Beware of government employees or volunteers bearing “gifts” or asking questions. From John W. Whitehead and Nisha Whitehead at rutherford.org:

“Experience teaches us to be most on our guard to protect liberty when the government’s purposes are beneficent.”—Supreme Court Justice Louis D. Brandeis

A federal COVID-19 vaccination strike force may soon be knocking on your door, especially if you live in a community with low vaccination rates.

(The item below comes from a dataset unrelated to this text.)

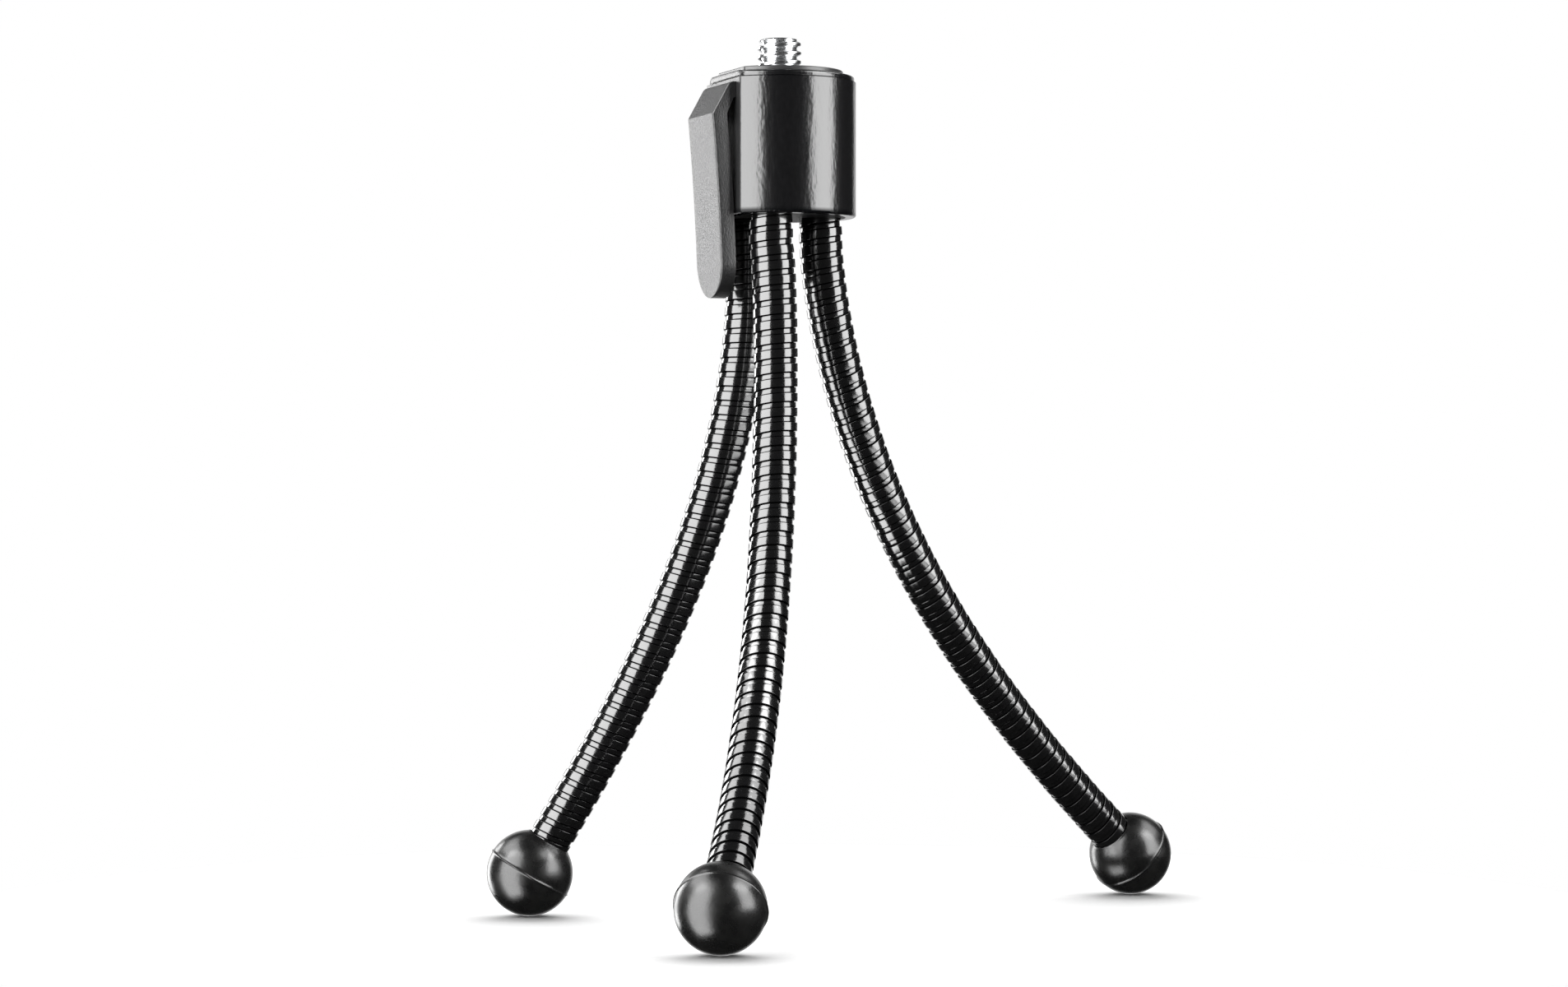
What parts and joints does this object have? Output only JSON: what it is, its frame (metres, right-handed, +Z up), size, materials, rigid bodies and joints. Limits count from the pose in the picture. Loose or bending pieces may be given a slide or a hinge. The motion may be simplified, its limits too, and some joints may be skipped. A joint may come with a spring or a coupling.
{
  "type": "flexible leg tripod",
  "caption": "Pocket tripod with three bendable wound metal legs on ball feet, a round head with a camera screw, and a spring clip on its side.",
  "frame": {"origin": "on the camera screw axis, at the top face of the pad that the camera seats on", "axes": "+Z up along the camera screw; -Y towards the viewer of the front view; the clip faces -X, turned 21.4 degrees towards -Y"},
  "size_m": [0.1014, 0.0974, 0.1257],
  "materials": {
    "head_plastic": "semi-gloss with a fine moulded grain",
    "pad_rubber": "satin",
    "chrome_screw": "polished",
    "base_plastic": "matte",
    "clip_plastic": "matte with a fine grain",
    "black_winding": "gloss black",
    "foot_rubber": "satin"
  },
  "bodies": {
    "head": {"head_shell": "head_plastic", "head_lid": "head_plastic", "camera_pad": "pad_rubber", "camera_screw": "chrome_screw", "base_plate": "base_plastic", "right_stub": "black_winding", "left_stub": "black_winding", "front_stub": "black_winding"},
    "clip": {"clip": "clip_plastic"},
    "right_part_1": {"right_link_1": "black_winding"},
    "right_part_2": {"right_link_2": "black_winding"},
    "right_part_3": {"right_link_3": "black_winding"},
    "right_part_4": {"right_link_4": "black_winding"},
    "right_part_5": {"right_link_5": "black_winding"},
    "right_part_6": {"right_link_6": "black_winding"},
    "right_part_7": {"right_link_7": "black_winding", "right_foot": "foot_rubber"},
    "left_part_1": {"left_link_1": "black_winding"},
    "left_part_2": {"left_link_2": "black_winding"},
    "left_part_3": {"left_link_3": "black_winding"},
    "left_part_4": {"left_link_4": "black_winding"},
    "left_part_5": {"left_link_5": "black_winding"},
    "left_part_6": {"left_link_6": "black_winding"},
    "left_part_7": {"left_link_7": "black_winding", "left_foot": "foot_rubber"},
    "front_part_1": {"front_link_1": "black_winding"},
    "front_part_2": {"front_link_2": "black_winding"},
    "front_part_3": {"front_link_3": "black_winding"},
    "front_part_4": {"front_link_4": "black_winding"},
    "front_part_5": {"front_link_5": "black_winding"},
    "front_part_6": {"front_link_6": "black_winding"},
    "front_part_7": {"front_link_7": "black_winding", "front_foot": "foot_rubber"}
  },
  "joints": [
    {"name": "clip_flex", "type": "hinge", "parent": "head", "child": "clip", "pos_m": [-0.00829, -0.00325, -0.0033], "axis": [-0.3649, 0.9311, 0], "range_deg": [0, 8], "stiffness_Nm_per_rad": 0.3},
    {"name": "right_bend_1", "type": "hinge", "parent": "head", "child": "right_part_1", "pos_m": [0.00586, 0.00202, -0.02771], "axis": [0.5807, -0.8141, 0], "range_deg": [-17, 3]},
    {"name": "right_sway_2", "type": "hinge", "parent": "right_part_1", "child": "right_part_2", "pos_m": [0.00837, 0.00381, -0.04223], "axis": [0.7806, 0.5568, 0.284], "range_deg": [-10, 10]},
    {"name": "right_bend_3", "type": "hinge", "parent": "right_part_2", "child": "right_part_3", "pos_m": [0.0127, 0.0069, -0.05608], "axis": [0.5807, -0.8141, 0], "range_deg": [-13, 7]},
    {"name": "right_sway_4", "type": "hinge", "parent": "right_part_3", "child": "right_part_4", "pos_m": [0.01856, 0.01108, -0.06906], "axis": [0.6881, 0.4908, 0.5344], "range_deg": [-10, 10]},
    {"name": "right_bend_5", "type": "hinge", "parent": "right_part_4", "child": "right_part_5", "pos_m": [0.02559, 0.01609, -0.08113], "axis": [0.5807, -0.8141, 0], "range_deg": [-10.4, 9.6]},
    {"name": "right_sway_6", "type": "hinge", "parent": "right_part_5", "child": "right_part_6", "pos_m": [0.03352, 0.02175, -0.09233], "axis": [0.5944, 0.424, 0.6833], "range_deg": [-10, 10]},
    {"name": "right_bend_7", "type": "hinge", "parent": "right_part_6", "child": "right_part_7", "pos_m": [0.04209, 0.02786, -0.10278], "axis": [0.5807, -0.8141, 0], "range_deg": [-8.4, 11.6]},
    {"name": "left_bend_1", "type": "hinge", "parent": "head", "child": "left_part_1", "pos_m": [-0.00468, 0.00407, -0.0227], "axis": [-0.0523, 0.9986, 0], "range_deg": [-4.5, 10.5]},
    {"name": "left_sway_2", "type": "hinge", "parent": "left_part_1", "child": "left_part_2", "pos_m": [-0.00507, 0.00405, -0.03754], "axis": [-0.994, -0.0521, 0.0958], "range_deg": [-10, 10]},
    {"name": "left_bend_3", "type": "hinge", "parent": "left_part_2", "child": "left_part_3", "pos_m": [-0.00751, 0.00392, -0.05218], "axis": [-0.0523, 0.9986, 0], "range_deg": [-9.5, 8.5]},
    {"name": "left_sway_4", "type": "hinge", "parent": "left_part_3", "child": "left_part_4", "pos_m": [-0.0116, 0.0037, -0.06644], "axis": [-0.9451, -0.0495, 0.3231], "range_deg": [-10, 10]},
    {"name": "left_bend_5", "type": "hinge", "parent": "left_part_4", "child": "left_part_5", "pos_m": [-0.01708, 0.00342, -0.08023], "axis": [-0.0523, 0.9986, 0], "range_deg": [-7.3, 10.7]},
    {"name": "left_sway_6", "type": "hinge", "parent": "left_part_5", "child": "left_part_6", "pos_m": [-0.02357, 0.00308, -0.09357], "axis": [-0.8846, -0.0464, 0.4641], "range_deg": [-10, 10]},
    {"name": "left_bend_7", "type": "hinge", "parent": "left_part_6", "child": "left_part_7", "pos_m": [-0.03083, 0.0027, -0.10651], "axis": [-0.0523, 0.9986, 0], "range_deg": [-4.9, 13.1]},
    {"name": "front_bend_1", "type": "hinge", "parent": "head", "child": "front_part_1", "pos_m": [-0.00118, -0.00609, -0.02513], "axis": [-0.989, 0.1478, 0], "range_deg": [-6, 14]},
    {"name": "front_sway_2", "type": "hinge", "parent": "front_part_1", "child": "front_part_2", "pos_m": [-0.00122, -0.00634, -0.03997], "axis": [-0.1475, -0.9869, 0.0654], "range_deg": [-10, 10]},
    {"name": "front_bend_3", "type": "hinge", "parent": "front_part_2", "child": "front_part_3", "pos_m": [-0.00147, -0.008, -0.05472], "axis": [-0.989, 0.1478, 0], "range_deg": [-13, 7]},
    {"name": "front_sway_4", "type": "hinge", "parent": "front_part_3", "child": "front_part_4", "pos_m": [-0.00202, -0.01168, -0.06908], "axis": [-0.1395, -0.9337, 0.3297], "range_deg": [-10, 10]},
    {"name": "front_bend_5", "type": "hinge", "parent": "front_part_4", "child": "front_part_5", "pos_m": [-0.00291, -0.01765, -0.08264], "axis": [-0.989, 0.1478, 0], "range_deg": [-15.5, 4.5]},
    {"name": "front_sway_6", "type": "hinge", "parent": "front_part_5", "child": "front_part_6", "pos_m": [-0.00415, -0.02596, -0.09487], "axis": [-0.1136, -0.7604, 0.6394], "range_deg": [-10, 10]},
    {"name": "front_bend_7", "type": "hinge", "parent": "front_part_6", "child": "front_part_7", "pos_m": [-0.0057, -0.03634, -0.10536], "axis": [-0.989, 0.1478, 0], "range_deg": [-14, 6]}
  ]
}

Will you let them in?

More to the point, are you required to open the door?

The Biden Administration has announced that it plans to send federal “surge response teams” on a “targeted community door-to-door outreach“ to communities with low vaccination rates in order to promote the safety and accessibility of the COVID-19 vaccines.

That’s all fine and good as far as government propaganda goes, but nothing is ever as simple or as straightforward as the government claims, especially not when armed, roving bands of militarized agents deployed by the Nanny State show up at your door with an agenda that is at odds with what Supreme Court Justice Louis Brandeis referred to as the constitutional “right to be let alone.”

Any attempt by the government to encroach upon the citizenry’s privacy rights or establish a system by which the populace can be targeted, tracked and singled out must be met with extreme caution. These door-to-door “visits” by COVID-19 surge response teams certainly qualify as a government program whose purpose, while seemingly benign, raises significant constitutional concerns.